An interesting aside: as I was talking to a salesman here, a young chap came into the shop and placed an order for a kilo of waasa: (sutkeri masala in Nepali). Anticipating my interest, the salesman explained to me, “Yes, we also make waasa; it is part of the post partum diet for new mothers. It costs Rs.1,000 per kilo.” Apparently, waasa is a highly nutritious mix of gund (edible gum), dry fruits, batisa (mixture of 32 herbs), jwano (thyme), methi (fenugreek) and sounf (dill). It is considered a potent concoction, taken dissolved in milk or water, and is said to impart almost all the essential nutrients in concentrated amounts. There is another interesting shop opposite Kasthamandap Temple. According to Raju Shrestha who has an ayurvedic shop close to the temple, it is called the ‘Dhyaku Pasal’. Dhyaku? What’s that? Now, before you start making wild guesses, let me tell you that it means “corner.” So, ‘Corner Shop,’ get it? This shop, dealing in Ayurvedic products, was established a long, long, time ago by Gyan Man Baniya and is today run by one of his progenies, Ram Man Baniya.

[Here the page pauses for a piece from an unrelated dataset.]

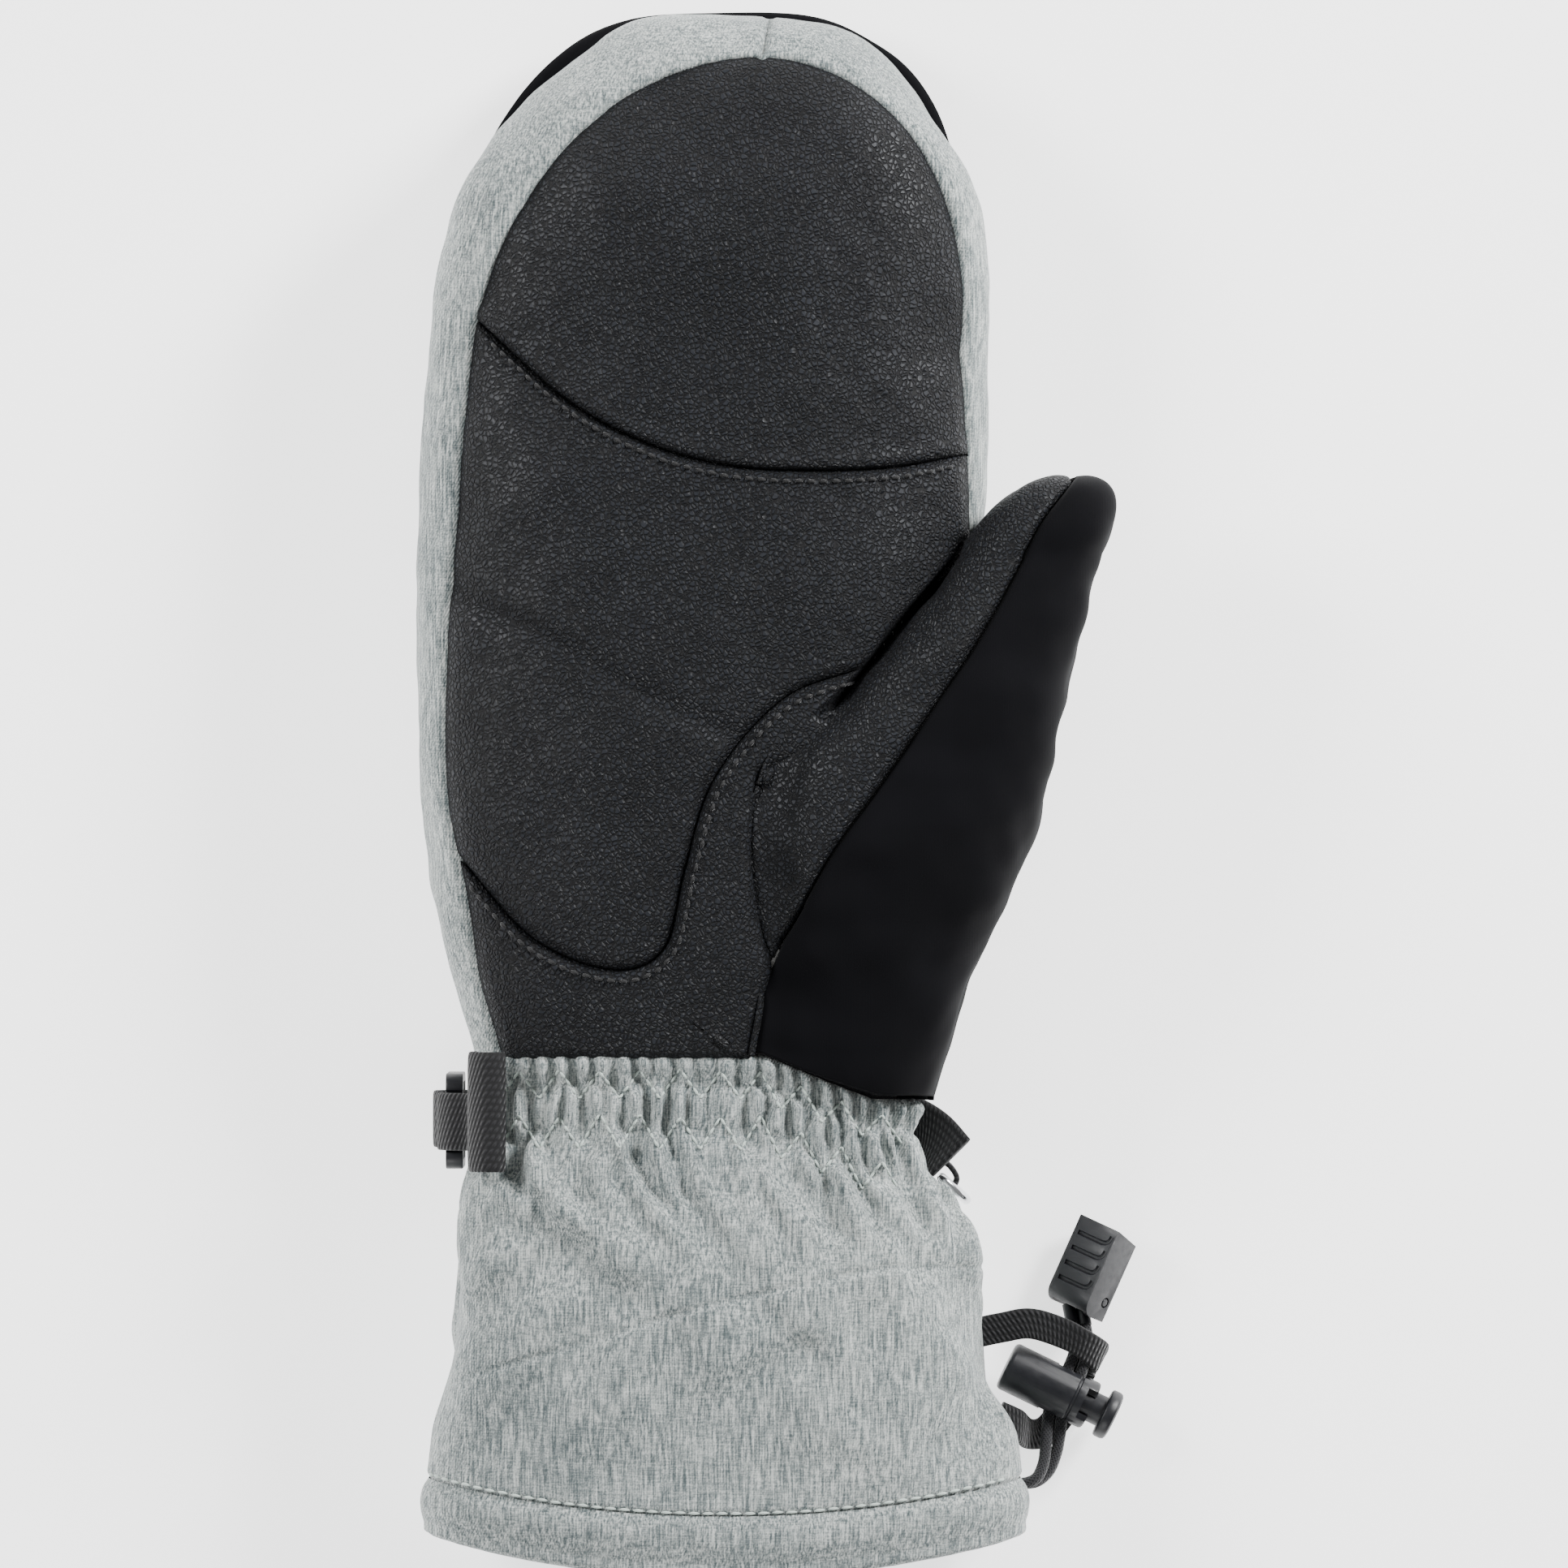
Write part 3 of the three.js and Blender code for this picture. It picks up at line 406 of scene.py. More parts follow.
def fleece_material(name, low, high, lump=900.0):
    made = Nodes(name, 1.0, Sheen_Weight=0.5, Sheen_Roughness=0.6, Specular_IOR_Level=0.1)
    place = made.place((1, 1, 1))
    fuzz = made.noise(lump, place, 5.0, 0.7)
    return made.use(made.ramp(fuzz, [(0.3, low), (0.7, high)]), None, made.bump(fuzz, 0.0006, 0.7))


def webbing_material():
    """Ribbed black webbing. UV is in millimetres: across, then along."""
    made = Nodes("webbing", 0.75, Sheen_Weight=0.2, Sheen_Roughness=0.5, Specular_IOR_Level=0.3)
    across = made.bands(0.21, uv=True)
    rows = made.bands(0.33, "Y", 24, uv=True, Distortion=0.5)
    weave = made.maths("MULTIPLY", made.maths("ADD", across, 0.35), rows)
    colour = made.ramp(weave, [(0.1, (0.001, 0.001, 0.0015)), (0.75, (0.011, 0.011, 0.013))])
    fuzz = made.noise(4200, made.place((1, 1, 1)), 2.0)
    height = made.maths("ADD", weave, made.maths("MULTIPLY", fuzz, 0.3))
    return made.use(colour, None, made.bump(height, 0.0003, 0.9))


def braid_material():
    """Braided elastic cord. UV is in millimetres: round, then along."""
    made = Nodes("cord", 0.7, Sheen_Weight=0.2, Sheen_Roughness=0.5, Specular_IOR_Level=0.35)
    weave = made.maths("MAXIMUM", made.bands(0.52, turn=38, uv=True), made.bands(0.52, turn=-38, uv=True))
    colour = made.ramp(weave, [(0.25, (0.001, 0.001, 0.0015)), (0.95, (0.014, 0.014, 0.017))])
    return made.use(colour, None, made.bump(weave, 0.0002, 0.8))


def plastic_material():
    """Moulded acetal with a fine spark-eroded texture."""
    made = Nodes("moulded_plastic", 0.4, Specular_IOR_Level=0.5)
    place = made.place((1, 1, 1))
    colour = made.mottle(90, 3.0, (0.006, 0.0065, 0.009), (0.010, 0.0105, 0.014), place)
    rough = made.ramp(made.noise(700, place, 4.0), [(0.3, grey(0.34)), (0.7, grey(0.5))])
    return made.use(colour, rough, made.bump(made.noise(6500, place, 2.0), 0.00003, 0.5))


def steel_material():
    made = Nodes("polished_steel", 0.18, Metallic=1.0)
    place = made.place((1, 1, 1))
    colour = made.mottle(140, 4.0, (0.62, 0.63, 0.65), (0.8, 0.81, 0.82), place, (0.3, 0.8))
    scratch = made.noise(1.0, made.place((300, 2400, 300)), 3.0)
    rough = made.ramp(scratch, [(0.3, grey(0.14)), (0.8, grey(0.3))])
    return made.use(colour, rough, made.bump(scratch, 0.00001, 0.3))


def thread_material(name, colour):
    made = Nodes(name, 0.65, Sheen_Weight=0.2, Sheen_Roughness=0.4)
    twist = made.node("ShaderNodeTexWave", {"Vector": made.place((1, 1, 1), (0, 0, 0.7)), "Scale": 1500.0})
    darker = tuple(c * 0.55 for c in colour)
    return made.use(made.ramp(twist.outputs["Fac"], [(0.0, darker), (1.0, colour)]), None,
                    made.bump(twist.outputs["Fac"], 0.00005, 0.6))


MATERIALS = {
    "palm_leather": leather_material(),
    "grey_twill": twill_material(),
    "softshell": softshell_material(),
    "wadding": fleece_material("wadding", (0.62, 0.62, 0.6), (0.86, 0.86, 0.84)),
    "fleece": fleece_material("fleece", (0.010, 0.010, 0.012), (0.035, 0.035, 0.04)),
    "elastic": fleece_material("elastic", (0.6, 0.6, 0.58), (0.82, 0.82, 0.8), 2400.0),
    "webbing": webbing_material(),
    "cord": braid_material(),
    "plastic": plastic_material(),
    "steel": steel_material(),
    "dark_thread": thread_material("dark_thread", (0.004, 0.004, 0.005)),
    "mint_thread": thread_material("mint_thread", (0.70, 0.80, 0.74)),
}


def finish_piece(thing, slot, body, *nodes, material=None):
    """Gives a piece the material that its slot names, or the one given, puts it under its body, and hides
    the CAD nodes that it stands for.
    """
    thing.data.materials.clear()
    thing.data.materials.append(MATERIALS[material or slot])
    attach(thing, body)
    if nodes:
        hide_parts(*nodes)
    return thing


# ---------- the mitten's surface, from its stations along Y ----------

# [y, left x, right x, low z, high z]
HAND_STATIONS = [
    [-75, -57, 33, 11, 44], [-57, -58.6, 34.5, 9, 45.5], [-45, -62, 36, 4, 48], [-33, -65.5, 38, 0, 50],
    [-14, -68.9, 41, -3, 52], [5, -70.5, 43, -3.5, 53], [32, -71, 44.5, -3.5, 53], [60, -70.7, 45, -3.5, 52],
    [90, -68.7, 45.9, -3, 50],
]
HAND_TIP = (73.5, -6.8, 2.3)
THUMB_STATIONS = [
    [-75, -5, 33, 12, 43], [-57, -4, 36, 12, 46], [-45, -2, 42, 13, 50], [-30, -3, 48.5, 15, 55],
    [-10, -3, 57.5, 17, 59], [5, 1, 60.5, 19, 60], [20, 18, 64.6, 21, 59], [35, 29.5, 68.3, 23, 57],
    [48, 40.5, 71, 25, 54],
]
THUMB_TIP = (17.8, 64.5, 2.2)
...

In conclusion, it has to be said that the old pasals (shops) in Kathmandu are an endangered lot and, except for a few, it is doubtful whether they will be around for much longer. This is so because these shops are actually not individually as significant as the bazaars and toles that they are located in. The dismal record of heritage conservation here is well known and apparent to anybody who takes a stroll through these historical areas. At the rate in which old buildings are giving way to new dwellings, the rate at which competition is growing and the mass exodus of the younger generation for more rewarding pastures abroad, it is a given that these tiny shops will soon have to face the fact that there cannot always be ‘business as usual’ as it has been for over a hundred years.